What this means is that all of a sudden, you have the paradox of a spiritual community rejecting the scientific worldview yet using scientific terminology like, for example, energy, frequency, vibration, quantum physics, etc. to describe their own world view.
Mending the gap
Some go even further in trying to mend the gap between science and eastern spirituality, thereby also lending scientific credibility to spiritual terminology of course, by saying that, for example, Prana is really just energy or, the soul is just vibration or, the theories in quantum physics are just like the theories of advaita-vedanta.
As well meaning and full of good intentions as this may all be, what this mending really does is make everything less clear. Of course, deep down everything is just like everything, and spirituality is just like science, and I am just like you etc. But just like all these things are alike, they are also different. And if we don’t really know how they are different, saying that they are the same is just a poor excuse for not wanting to exercise our much needed discriminatory muscle.

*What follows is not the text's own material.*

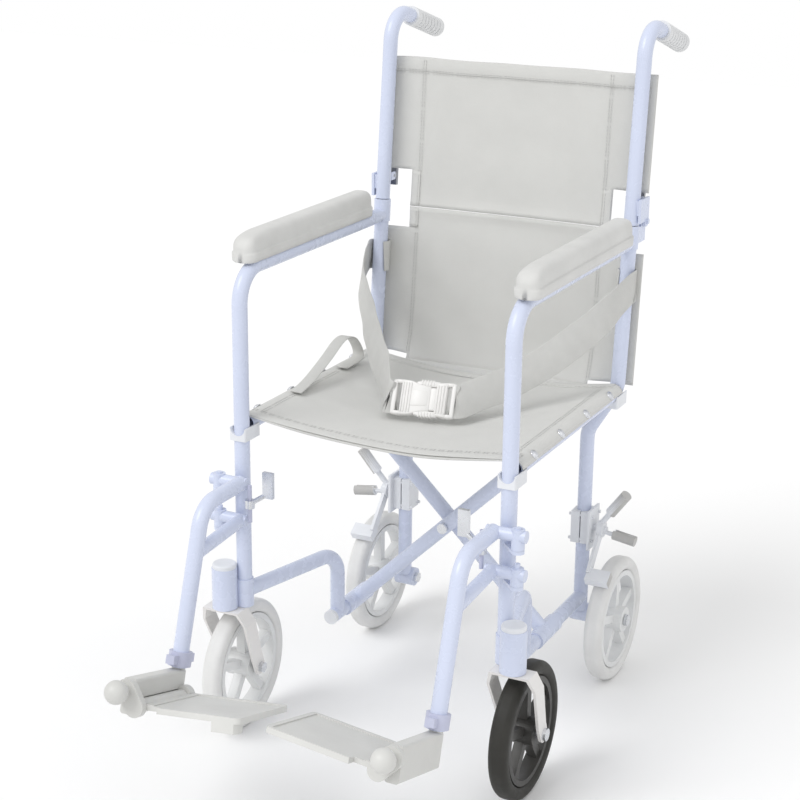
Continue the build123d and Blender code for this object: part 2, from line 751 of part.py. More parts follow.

Now don’t get me wrong. I am not against spirituality. I am very much for it. But what I am against is spirituality unwarily bending its knee to science, because in my opinion spirituality can stand on its own. And I believe that in the long run, we will realize that science can never form the basis for human life, because science is essentially meaningless. Science only tells you, what is there and how to make it bigger and faster, it doesn’t and can never tell you why it’s there or what you should to do with it.